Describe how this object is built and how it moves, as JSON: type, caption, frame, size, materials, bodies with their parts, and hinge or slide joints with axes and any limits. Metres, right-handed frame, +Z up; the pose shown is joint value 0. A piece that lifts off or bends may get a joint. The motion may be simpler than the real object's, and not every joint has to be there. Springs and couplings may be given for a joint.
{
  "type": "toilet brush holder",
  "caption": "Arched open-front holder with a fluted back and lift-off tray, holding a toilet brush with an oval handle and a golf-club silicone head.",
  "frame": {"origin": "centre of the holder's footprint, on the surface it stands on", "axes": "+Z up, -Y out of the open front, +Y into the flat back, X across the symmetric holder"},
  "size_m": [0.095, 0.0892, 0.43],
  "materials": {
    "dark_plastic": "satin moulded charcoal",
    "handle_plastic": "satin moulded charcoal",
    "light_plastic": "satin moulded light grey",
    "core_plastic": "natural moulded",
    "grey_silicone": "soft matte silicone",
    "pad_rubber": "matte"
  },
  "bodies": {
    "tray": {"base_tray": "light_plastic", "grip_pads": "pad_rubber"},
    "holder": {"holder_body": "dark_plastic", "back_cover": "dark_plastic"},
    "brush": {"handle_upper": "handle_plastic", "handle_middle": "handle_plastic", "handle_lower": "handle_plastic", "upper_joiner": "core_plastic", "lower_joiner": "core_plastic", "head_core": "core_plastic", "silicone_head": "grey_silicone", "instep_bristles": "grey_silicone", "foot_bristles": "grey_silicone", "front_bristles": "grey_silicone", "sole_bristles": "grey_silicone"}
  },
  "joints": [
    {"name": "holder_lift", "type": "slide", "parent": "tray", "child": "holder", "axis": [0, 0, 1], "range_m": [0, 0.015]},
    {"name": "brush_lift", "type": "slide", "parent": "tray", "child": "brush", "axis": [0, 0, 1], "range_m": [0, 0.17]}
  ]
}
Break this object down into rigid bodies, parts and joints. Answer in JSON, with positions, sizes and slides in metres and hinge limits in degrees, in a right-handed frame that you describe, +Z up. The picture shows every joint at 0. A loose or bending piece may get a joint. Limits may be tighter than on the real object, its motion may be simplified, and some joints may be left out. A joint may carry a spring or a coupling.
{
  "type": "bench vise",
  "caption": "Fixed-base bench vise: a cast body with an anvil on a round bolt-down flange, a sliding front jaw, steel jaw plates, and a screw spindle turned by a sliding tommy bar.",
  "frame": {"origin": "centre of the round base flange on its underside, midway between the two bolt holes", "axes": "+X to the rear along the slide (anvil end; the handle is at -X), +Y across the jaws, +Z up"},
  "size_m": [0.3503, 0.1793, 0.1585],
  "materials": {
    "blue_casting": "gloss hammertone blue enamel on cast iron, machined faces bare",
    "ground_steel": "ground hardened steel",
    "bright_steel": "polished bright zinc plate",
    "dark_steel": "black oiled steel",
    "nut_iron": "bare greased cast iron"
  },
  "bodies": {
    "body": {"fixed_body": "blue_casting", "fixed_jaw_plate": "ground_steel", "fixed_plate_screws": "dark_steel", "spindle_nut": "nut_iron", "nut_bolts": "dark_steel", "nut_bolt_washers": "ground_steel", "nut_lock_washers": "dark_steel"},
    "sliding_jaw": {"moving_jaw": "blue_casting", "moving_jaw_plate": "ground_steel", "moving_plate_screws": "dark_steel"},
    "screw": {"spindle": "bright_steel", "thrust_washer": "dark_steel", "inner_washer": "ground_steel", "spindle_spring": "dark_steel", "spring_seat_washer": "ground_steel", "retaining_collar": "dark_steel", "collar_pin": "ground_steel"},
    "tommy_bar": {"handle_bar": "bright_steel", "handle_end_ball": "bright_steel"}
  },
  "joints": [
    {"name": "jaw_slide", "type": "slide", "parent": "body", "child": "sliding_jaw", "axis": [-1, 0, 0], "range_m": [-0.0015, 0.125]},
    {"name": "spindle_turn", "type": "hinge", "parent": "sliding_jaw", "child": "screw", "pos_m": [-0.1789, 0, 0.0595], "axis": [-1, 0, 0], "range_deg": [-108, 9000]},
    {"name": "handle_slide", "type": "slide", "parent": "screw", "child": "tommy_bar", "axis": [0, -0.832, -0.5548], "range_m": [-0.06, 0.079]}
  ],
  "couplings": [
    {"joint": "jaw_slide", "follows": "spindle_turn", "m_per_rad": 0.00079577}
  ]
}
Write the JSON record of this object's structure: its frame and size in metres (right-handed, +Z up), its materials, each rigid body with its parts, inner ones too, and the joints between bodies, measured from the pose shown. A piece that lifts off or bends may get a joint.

┄┄┄┄┄┄┄┄┄┄┄┄┄┄┄┄┄┄┄┄

Written instruction. Send back all of the entries exactly, with nothing missing.

Result of the task.
Describe how this object is built and how it moves, as JSON: type, caption, frame, size, materials, bodies with their parts, and hinge or slide joints with axes and any limits. Metres, right-handed frame, +Z up; the pose shown is joint value 0. A piece that lifts off or bends may get a joint. The motion may be simpler than the real object's, and not every joint has to be there. Springs and couplings may be given for a joint.
{
  "type": "toilet brush holder",
  "caption": "Arched open-front holder with a fluted back and lift-off tray, holding a toilet brush with an oval handle and a golf-club silicone head.",
  "frame": {"origin": "centre of the holder's footprint, on the surface it stands on", "axes": "+Z up, -Y out of the open front, +Y into the flat back, X across the symmetric holder"},
  "size_m": [0.095, 0.0892, 0.43],
  "materials": {
    "dark_plastic": "satin moulded charcoal",
    "handle_plastic": "satin moulded charcoal",
    "light_plastic": "satin moulded light grey",
    "core_plastic": "natural moulded",
    "grey_silicone": "soft matte silicone",
    "pad_rubber": "matte"
  },
  "bodies": {
    "tray": {"base_tray": "light_plastic", "grip_pads": "pad_rubber"},
    "holder": {"holder_body": "dark_plastic", "back_cover": "dark_plastic"},
    "brush": {"handle_upper": "handle_plastic", "handle_middle": "handle_plastic", "handle_lower": "handle_plastic", "upper_joiner": "core_plastic", "lower_joiner": "core_plastic", "head_core": "core_plastic", "silicone_head": "grey_silicone", "instep_bristles": "grey_silicone", "foot_bristles": "grey_silicone", "front_bristles": "grey_silicone", "sole_bristles": "grey_silicone"}
  },
  "joints": [
    {"name": "holder_lift", "type": "slide", "parent": "tray", "child": "holder", "axis": [0, 0, 1], "range_m": [0, 0.015]},
    {"name": "brush_lift", "type": "slide", "parent": "tray", "child": "brush", "axis": [0, 0, 1], "range_m": [0, 0.17]}
  ]
}
Break this object down into rigid bodies, parts and joints. Answer in JSON, with positions, sizes and slides in metres and hinge limits in degrees, in a right-handed frame that you describe, +Z up. The picture shows every joint at 0. A loose or bending piece may get a joint. Limits may be tighter than on the real object, its motion may be simplified, and some joints may be left out. A joint may carry a spring or a coupling.
{
  "type": "bench vise",
  "caption": "Fixed-base bench vise: a cast body with an anvil on a round bolt-down flange, a sliding front jaw, steel jaw plates, and a screw spindle turned by a sliding tommy bar.",
  "frame": {"origin": "centre of the round base flange on its underside, midway between the two bolt holes", "axes": "+X to the rear along the slide (anvil end; the handle is at -X), +Y across the jaws, +Z up"},
  "size_m": [0.3503, 0.1793, 0.1585],
  "materials": {
    "blue_casting": "gloss hammertone blue enamel on cast iron, machined faces bare",
    "ground_steel": "ground hardened steel",
    "bright_steel": "polished bright zinc plate",
    "dark_steel": "black oiled steel",
    "nut_iron": "bare greased cast iron"
  },
  "bodies": {
    "body": {"fixed_body": "blue_casting", "fixed_jaw_plate": "ground_steel", "fixed_plate_screws": "dark_steel", "spindle_nut": "nut_iron", "nut_bolts": "dark_steel", "nut_bolt_washers": "ground_steel", "nut_lock_washers": "dark_steel"},
    "sliding_jaw": {"moving_jaw": "blue_casting", "moving_jaw_plate": "ground_steel", "moving_plate_screws": "dark_steel"},
    "screw": {"spindle": "bright_steel", "thrust_washer": "dark_steel", "inner_washer": "ground_steel", "spindle_spring": "dark_steel", "spring_seat_washer": "ground_steel", "retaining_collar": "dark_steel", "collar_pin": "ground_steel"},
    "tommy_bar": {"handle_bar": "bright_steel", "handle_end_ball": "bright_steel"}
  },
  "joints": [
    {"name": "jaw_slide", "type": "slide", "parent": "body", "child": "sliding_jaw", "axis": [-1, 0, 0], "range_m": [-0.0015, 0.125]},
    {"name": "spindle_turn", "type": "hinge", "parent": "sliding_jaw", "child": "screw", "pos_m": [-0.1789, 0, 0.0595], "axis": [-1, 0, 0], "range_deg": [-108, 9000]},
    {"name": "handle_slide", "type": "slide", "parent": "screw", "child": "tommy_bar", "axis": [0, -0.832, -0.5548], "range_m": [-0.06, 0.079]}
  ],
  "couplings": [
    {"joint": "jaw_slide", "follows": "spindle_turn", "m_per_rad": 0.00079577}
  ]
}
Write the JSON record of this object's structure: its frame and size in metres (right-handed, +Z up), its materials, each rigid body with its parts, inner ones too, and the joints between bodies, measured from the pose shown. A piece that lifts off or bends may get a joint.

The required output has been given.